Fujifilm X-M1 sprzedawany będzie samodzielnie lub wraz z nowym obiektywem XC 16-50mm f/3.5-5.6, o którym piszemy więcej w innej informacji newsowej. Jego (oraz drugiego nowego obiektywu XF 27mm F2.8) cechą charakterystyczną w porównaniu z wcześniejszymi szkłami dla systemu Fujifilm X jest brak pierścienia sterującego pracą przysłony. W przypadku aparatu X-M1 nie jest to problemem, lecz jeśli ktoś chciałby go podłączyć do wcześniejszych korpusów, to najpierw musi uaktualnić ich oprogramowanie wewnętrzne (firmware) w celu zapewnienia odpowiedniej kompatybilności.

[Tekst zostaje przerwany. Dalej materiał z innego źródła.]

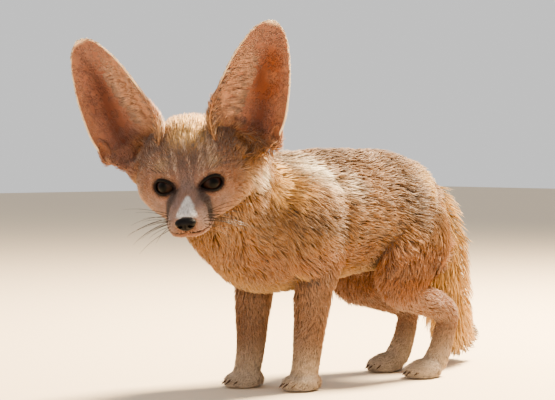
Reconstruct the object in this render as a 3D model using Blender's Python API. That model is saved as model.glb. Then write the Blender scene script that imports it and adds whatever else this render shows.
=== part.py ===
"""Fennec fox, life size, standing with its head turned to its left.

The fox faces -Y, its left side is +X and the floor is Z = 0. Measures are in millimetres in the
tables and are turned to metres when a mesh is made. The body is modelled whole and then parted with
thin cuts, so that each named part meets its neighbour face to face.
"""

import math
import random

import bmesh
import bpy
import numpy as np
from mathutils import Matrix, Vector
from mathutils.bvhtree import BVHTree

MM = 0.001
GAP = 0.3
FAR = 900.0
THINNEST = 4.0
TOUCHING = 0.002
TOUCH_GAP = 0.03

# Driving dimensions, in millimetres
HEAD_TURN = math.radians(47)
HEAD_PITCH = math.radians(20)
HEAD_ROLL = math.radians(5.6)
BETWEEN_EYES = Vector((38.0, -195.0, 168.0))

EYE_OFFSET = Vector((14.4, 2.2, -1.8))
EYE_RADIUS = 10.5
EYE_OUTWARD = math.radians(30)
EYE_UPWARD = math.radians(5)
LID_THICKNESS = 1.2
LID_OPENING = (10.2, 6.6)
LID_SLANT = math.radians(20)

NOSE_CENTRE = Vector((0.0, -46.0, -14.2))
NOSE_HALF = Vector((7.7, 5.2, 5.2))

EAR_BASE = Vector((35.0, 30.0, 19.0))
EAR_TIP = Vector((74.0, 44.0, 106.5))
EAR_OUTWARD = math.radians(13)
EAR_WALL = 2.6

FORE_FEET = {"right": Vector((-24.0, -84.0, 0.0)), "left": Vector((24.0, -64.0, 0.0))}
HIND_FEET = {"right": Vector((-27.0, 77.0, 0.0)), "left": Vector((27.0, 70.0, 0.0))}
SIDES = {"left": 1.0, "right": -1.0}

# How far the locks stand out from the core they are rooted in
TRUNK_COAT = 6.5
TAIL_COAT = 8.5
CHEEK_COAT = 6.0

# Locks: spacing along and across the lie, length, width and thickness
TRUNK_LOCKS = (38.0, 31.0, 57.0, 30.0, 3.4)
TAIL_LOCKS = (33.0, 29.0, 52.0, 27.0, 3.4)
CHEEK_LOCKS = (34.0, 19.0, 3.2)
CHEEK_ROW = 27.0
CHEEK_COUNT = 9
CHEEK_ARC = (172.0, 368.0)
# A lock's four stations: share of its length travelled, of its width, and of the coat's depth
LOCK_TRAVEL = (0.0, 0.30, 0.38, 0.32)
LOCK_WIDTHS = (0.8, 1.0, 0.72, 0.0)
LOCK_HEIGHTS = (0.0, 0.45, 0.95, 0.8)
ROOT_DEPTH = 3.4
LOWEST_TRUNK_LOCK = 96.0
TAIL_LOCKS_FROM = 92.0
# The shortest lock as a share of the full length, and how far one shorter than that stands out
SHORTEST_LOCK = 0.5
HUGGING = 0.3
FLOOR_ROOM = 3.5
SEED = 11

COLOURS = {
    "coat_sand": (0.62, 0.45, 0.30, 1.0),
    "coat_pale": (0.78, 0.68, 0.56, 1.0),
    "ear_skin": (0.60, 0.36, 0.26, 1.0),
    "eye": (0.02, 0.012, 0.008, 1.0),
    "nose": (0.015, 0.012, 0.012, 1.0),
}


def head_matrix():
    """The head's own axes, x to its left, y to its back and z up, with the origin between the eyes."""
    forward = Vector((math.sin(HEAD_TURN), -math.cos(HEAD_TURN), 0))
    left = Vector((math.cos(HEAD_TURN), math.sin(HEAD_TURN), 0))
    nose = forward * math.cos(HEAD_PITCH) - Vector((0, 0, 1)) * math.sin(HEAD_PITCH)
    crown = forward * math.sin(HEAD_PITCH) + Vector((0, 0, 1)) * math.cos(HEAD_PITCH)
    side = left * math.cos(HEAD_ROLL) + crown * math.sin(HEAD_ROLL)
    up = crown * math.cos(HEAD_ROLL) - left * math.sin(HEAD_ROLL)
    axes = Matrix((side, -nose, up)).transposed().to_4x4()
    return Matrix.Translation(BETWEEN_EYES) @ axes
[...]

Sam aparat dostępny będzie w sprzedaży detalicznej w trzech kolorach: czarnym, srebrnoczarnym i brązowym. W USA wyceniony został na 700 dolarów (body) i 800 dolarów (wersja z obiektywem 16-50 mm f/3.5-5.6). W Wielkiej Brytanii cena za tę drugą wersję ma nie przekroczyć 680 funtów. Polska cena tego aparatu póki co nie jest znana.